圣經扉頁寫著典獄長最熟的箴言,救贖之道,就在其中,只是這次,挖空的書頁里躺著那把六百年也挖不通墻的小石錘。
復盤這場十九年的潛伏,每晚熄燈后三分鐘鑿墻,碎石藏褲兜撒放風場,雷雨夜砸穿排污管,爬過五百碼惡臭熏天的下水道。
當安迪沖破管口滾進河中時,暴雨傾盆而下。他撕碎囚衣,張開雙臂擁抱閃電,那姿態像十字架,也像重生的飛鳥。
幾天后,銀行新開了個叫彼得·斯蒂芬的賬戶,取走了諾頓37萬贓款,當警察沖進典獄長辦公室時,諾頓打開保險柜,沒有賬本,只有安迪留下的圣經。
槍聲在辦公室回蕩,而安迪正開著敞篷車駛向墨西哥小城錫瓦塔內霍,那里有沒有記憶的蔚藍海洋。
假釋成功的瑞德來到橡樹下,挖出安迪埋的鐵盒,一沓現金,一張明信片寫著希望太平洋的海水和你夢中一樣藍。

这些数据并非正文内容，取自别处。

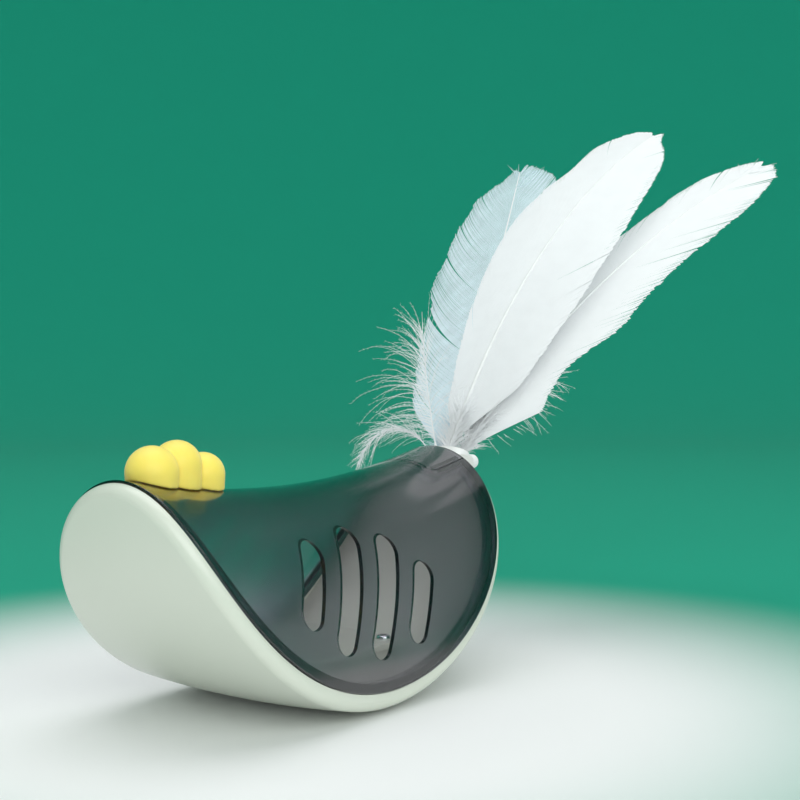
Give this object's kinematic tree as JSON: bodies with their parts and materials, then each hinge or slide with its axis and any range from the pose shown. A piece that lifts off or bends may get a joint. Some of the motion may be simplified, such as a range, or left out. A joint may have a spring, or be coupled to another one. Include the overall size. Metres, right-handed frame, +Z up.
{
  "type": "swinging treat cat toy",
  "caption": "Rocking treat dispenser for a cat: weighted white rocker under a smoky saddle-shaped cover with treat slots, yellow soft comb and tail of white feathers.",
  "frame": {"origin": "lowest point of the rocker, where it touches the floor at rest", "axes": "+X from the comb end to the feather end, +Z up, +Y across the body"},
  "size_m": [0.2723, 0.1399, 0.1879],
  "materials": {
    "white_plastic": "satin",
    "smoky_plastic": "glossy, translucent smoke grey",
    "yellow_silicone": "soft matt",
    "weight_steel": "plain",
    "foam": "open-cell foam",
    "screw_steel": "zinc plated",
    "feather": "white goose feather",
    "down": "white down"
  },
  "bodies": {
    "base": {"rocker_shell": "white_plastic", "counterweight": "weight_steel", "weight_pad": "foam", "weight_lid": "white_plastic", "weight_lid_screws": "screw_steel"},
    "cover": {"smoky_cover": "smoky_plastic"},
    "panel": {"refill_panel": "smoky_plastic"},
    "comb_body": {"comb": "yellow_silicone"},
    "tail": {"feather_holder": "white_plastic", "centre_feather": "feather", "right_feather": "feather", "left_feather": "feather", "curled_down_feather": "down", "upright_down_feather": "down"}
  },
  "joints": [
    {"name": "cover_lift", "type": "slide", "parent": "base", "child": "cover", "axis": [0, 0, 1], "range_m": [0, 0.06]},
    {"name": "panel_lift", "type": "slide", "parent": "cover", "child": "panel", "axis": [0, 0, 1], "range_m": [0, 0.02]},
    {"name": "comb_pull", "type": "slide", "parent": "cover", "child": "comb_body", "axis": [0, 0, 1], "range_m": [0, 0.015]},
    {"name": "feather_pull", "type": "slide", "parent": "base", "child": "tail", "axis": [1, 0, 0], "range_m": [0, 0.012]}
  ]
}
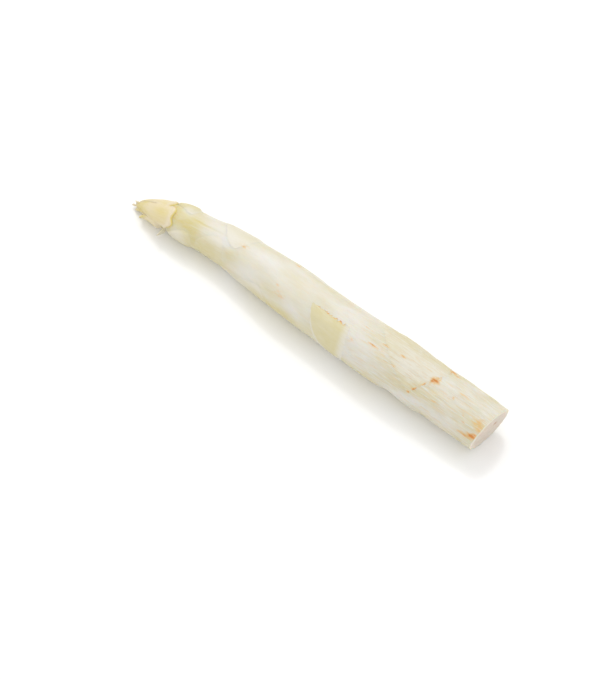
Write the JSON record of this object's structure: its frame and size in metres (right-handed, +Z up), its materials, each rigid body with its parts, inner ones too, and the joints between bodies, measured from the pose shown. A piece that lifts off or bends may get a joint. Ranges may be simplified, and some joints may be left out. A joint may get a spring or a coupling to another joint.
{
  "type": "white asparagus spear",
  "caption": "Fresh white asparagus spear lying on its side: thick tapering stem cut off at a slant, scale leaves pressed along it, closed pointed tip.",
  "frame": {"origin": "bottom centre of the bounding box of the whole spear, on the surface it lies on", "axes": "+X runs along the spear from the tip to the cut end, +Z up, -Y is the front"},
  "size_m": [0.2008, 0.0258, 0.025],
  "materials": {
    "flesh": "cream-white moist plant flesh, faintly ribbed lengthwise, soft satin sheen",
    "bract": "thin yellow-cream scale leaf, smooth, with a pale curled margin and rust-brown frayed edges",
    "tip_scale": "pinkish cream scale leaf, satin, orange-brown in the folds"
  },
  "bodies": {
    "root": {"stem": "flesh", "bract_01": "bract", "bract_02": "bract", "bract_03": "bract", "bract_04": "bract", "bract_05": "bract", "bract_06": "bract", "bract_07": "bract", "bract_08": "bract", "tip_scale_01": "tip_scale", "tip_scale_02": "tip_scale", "tip_scale_03": "tip_scale", "tip_scale_04": "tip_scale", "tip_scale_05": "tip_scale", "tip_scale_06": "tip_scale", "tip_scale_07": "tip_scale", "tip_scale_08": "tip_scale", "tip_scale_09": "tip_scale", "tip_scale_10": "tip_scale", "tip_scale_11": "tip_scale", "tip_scale_12": "tip_scale", "tip_scale_13": "tip_scale", "tip_scale_14": "tip_scale", "tip_scale_15": "tip_scale", "tip_scale_16": "tip_scale", "tip_scale_17": "tip_scale", "tip_scale_18": "tip_scale"}
  },
  "joints": []
}
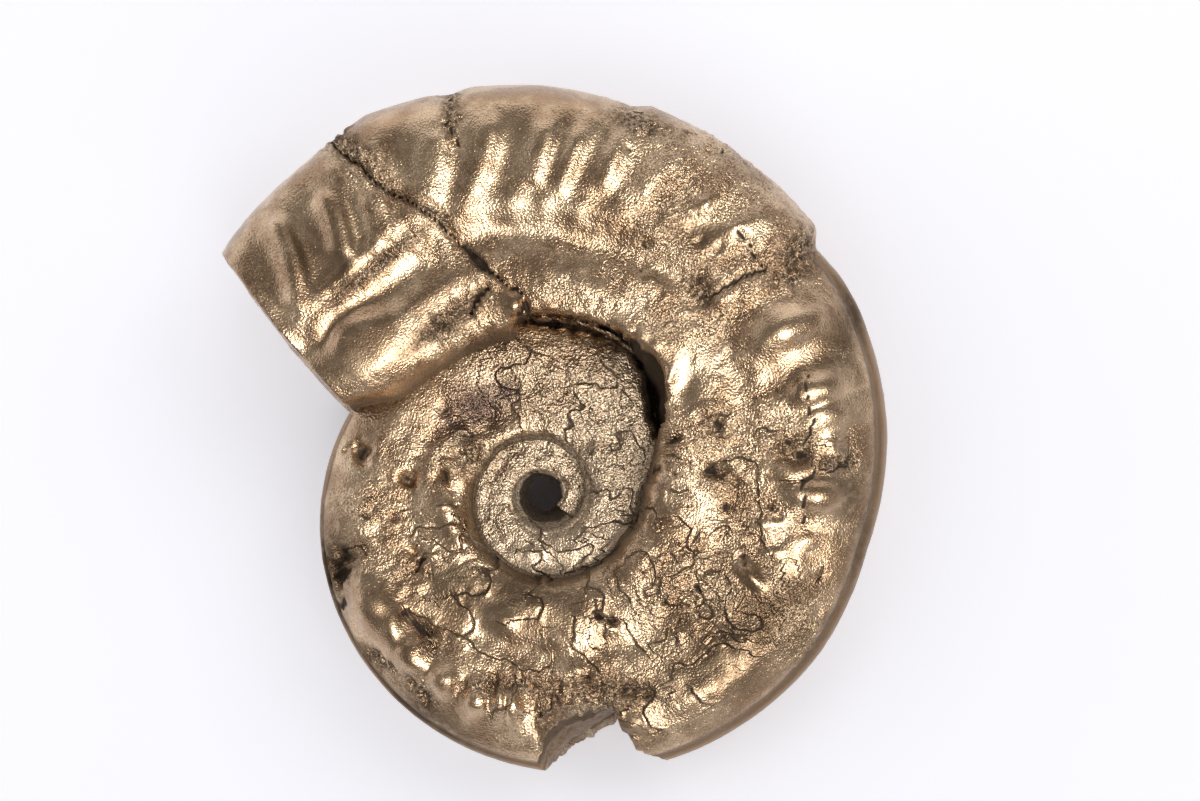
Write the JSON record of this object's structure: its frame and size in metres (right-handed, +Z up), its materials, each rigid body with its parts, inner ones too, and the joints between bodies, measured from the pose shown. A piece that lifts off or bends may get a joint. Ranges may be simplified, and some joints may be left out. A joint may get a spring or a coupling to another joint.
{
  "type": "ammonite fossil",
  "caption": "Small pyritised ammonite lying on its side: a ribbed, keeled flat coil with a see-through centre hole, cracks, a notched rim and a broken-off end.",
  "frame": {"origin": "centre of the bounding box's bottom face, on the surface that the fossil lies on", "axes": "+Z up, within about 3 degrees of the coil's axis; +Y from the notched rim to the ribbed last part of the coil; +X to the right seen from above, away from the broken end"},
  "size_m": [0.0366, 0.0376, 0.0107],
  "materials": {
    "pyrite": "satin"
  },
  "bodies": {
    "root": {"ammonite": "pyrite"}
  },
  "joints": []
}
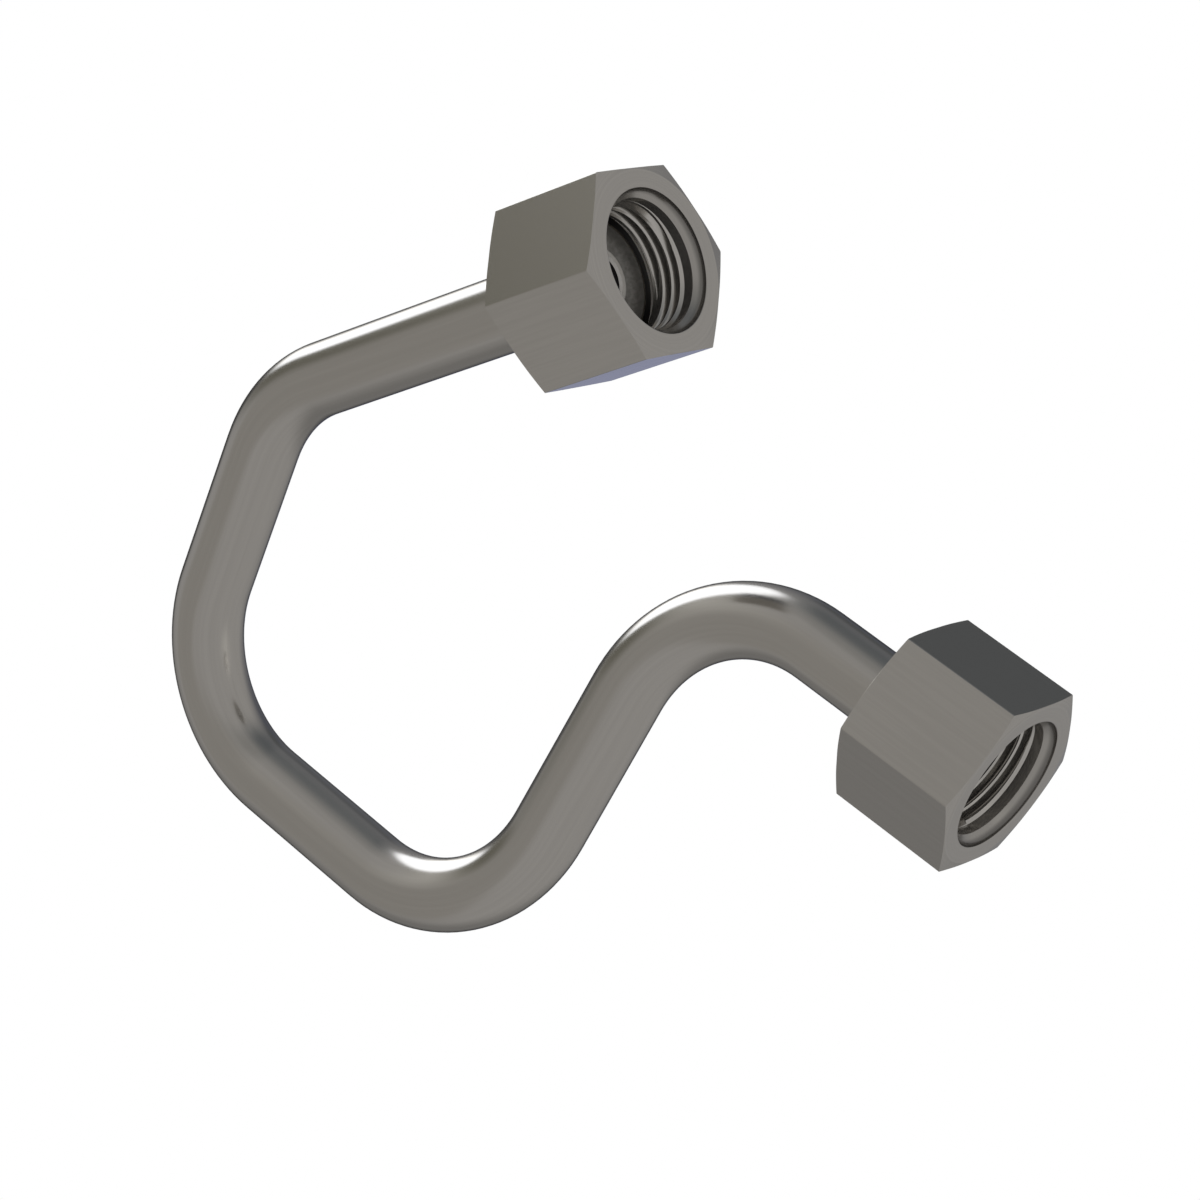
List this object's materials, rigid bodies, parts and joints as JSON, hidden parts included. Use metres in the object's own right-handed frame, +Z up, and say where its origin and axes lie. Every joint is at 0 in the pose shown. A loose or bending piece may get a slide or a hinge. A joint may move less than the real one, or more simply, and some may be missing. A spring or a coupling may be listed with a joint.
{
  "type": "fuel line",
  "caption": "Bent steel fuel line with a formed head and a captive hexagonal union nut at each end.",
  "frame": {"origin": "under the middle of the line's bounding box, on the surface that the line lies on", "axes": "+Z up from the surface, +X along the second leg of the tube as seen from above, towards the short end leg"},
  "size_m": [0.1242, 0.1144, 0.0309],
  "materials": {
    "tube_steel": "drawn steel tube, satin",
    "nut_steel": "turned steel, satin"
  },
  "bodies": {
    "line": {"tube": "tube_steel"},
    "long_nut": {"long_leg_nut": "nut_steel"},
    "short_nut": {"short_leg_nut": "nut_steel"}
  },
  "joints": [
    {"name": "long_nut_turn", "type": "hinge", "parent": "line", "child": "long_nut", "pos_m": [-0.01562, 0.04236, 0.01488], "axis": [0.6883, 0.7071, 0.162], "continuous": true},
    {"name": "short_nut_turn", "type": "hinge", "parent": "line", "child": "short_nut", "pos_m": [0.05058, 0.01023, 0.01547], "axis": [0.9731, 0, 0.2304], "continuous": true}
  ]
}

兩個老人在沙灘重逢時,安迪正給破船刷漆。瑞德笑得像個孩子,說來好笑,我居然因為謀殺罪坐牢四十年,但此刻,我才真正感到自己無罪。
2025年重訪肖申克,那些石墻早已斑駁,但安迪的鶴嘴錘仍在叩擊人心,當我們在職場困境中學習新技能,在情感創傷中守護善意的火苗,在社會不公中發出微小抗議,便已踐行著現代版的救贖之道。
正如瑞德最后的獨白,安迪·杜弗雷恩,他到達了太平洋岸邊,那是沒有記憶的溫暖之地,而我們每個人的太平洋,不在彼岸,在此刻掙脫內心枷鎖的勇氣里。